What types of companies are among the carbon investors you mentioned earlier?
We see three types of carbon investors. The first type are large corporates, who have bought carbon credits in the past. They have realized the changes in accessing high quality credits and want to stay away from any greenwashing scandals. They had started buying forward, getting into long term offtake agreements, and then realized they might as well just invest in the project.
The second category is made up of companies that might be a little bit smaller, still very large ones, but maybe with slightly smaller needs. They work through cooperative funds where around 20 companies are going to put 5 million, creating a pool of around 100 million. They mandate this team to go and invest in projects on their behalf and to secure access to the credits, buy them and retire them for their own purpose.

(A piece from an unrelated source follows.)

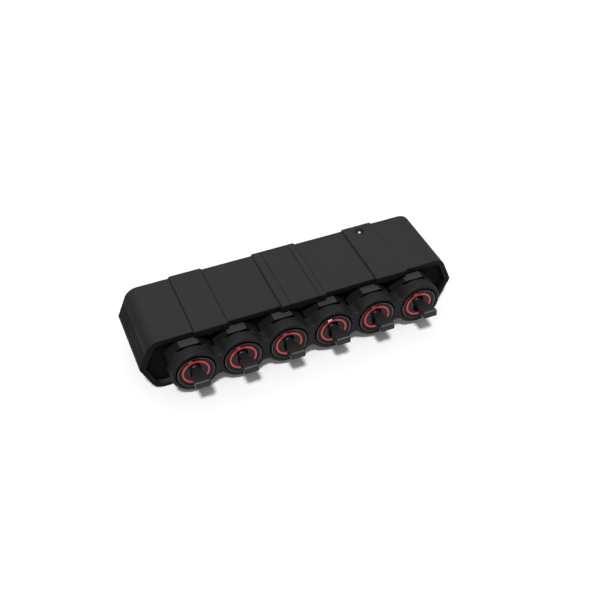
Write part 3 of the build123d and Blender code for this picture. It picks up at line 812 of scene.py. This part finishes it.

The third category is essentially trading houses, who are building a portfolio that they can resell to companies who don’t necessarily want to develop their own projects but are happy to buy high quality credits. They’re moving upstream, getting involved with these early-stage projects, and they also need data on the finances of the projects to sign for long-term offtakes.
And finally, what are your thoughts on the situation with carbon markets at the moment?
There have been many scandals that have negatively impacted the market. I think it’s the opportunity to have a restart. There’s always something good coming out of something that might be first seen as negative.
I think the VCM is here to stay simply because companies don’t really have a choice. Of course, they need to reduce their emissions, but it’s really hard to reduce everything to zero. Having all this criticism around the market forces them to think “how can we get something better.”
Between now and 2050, we need $1.6 trillion of investment in this market to generate the pipeline that is needed to meet the expected demand for carbon credits. That’s an average of $60 billion every year, so when we look at the primary market, we feel very positive and enthusiastic about it.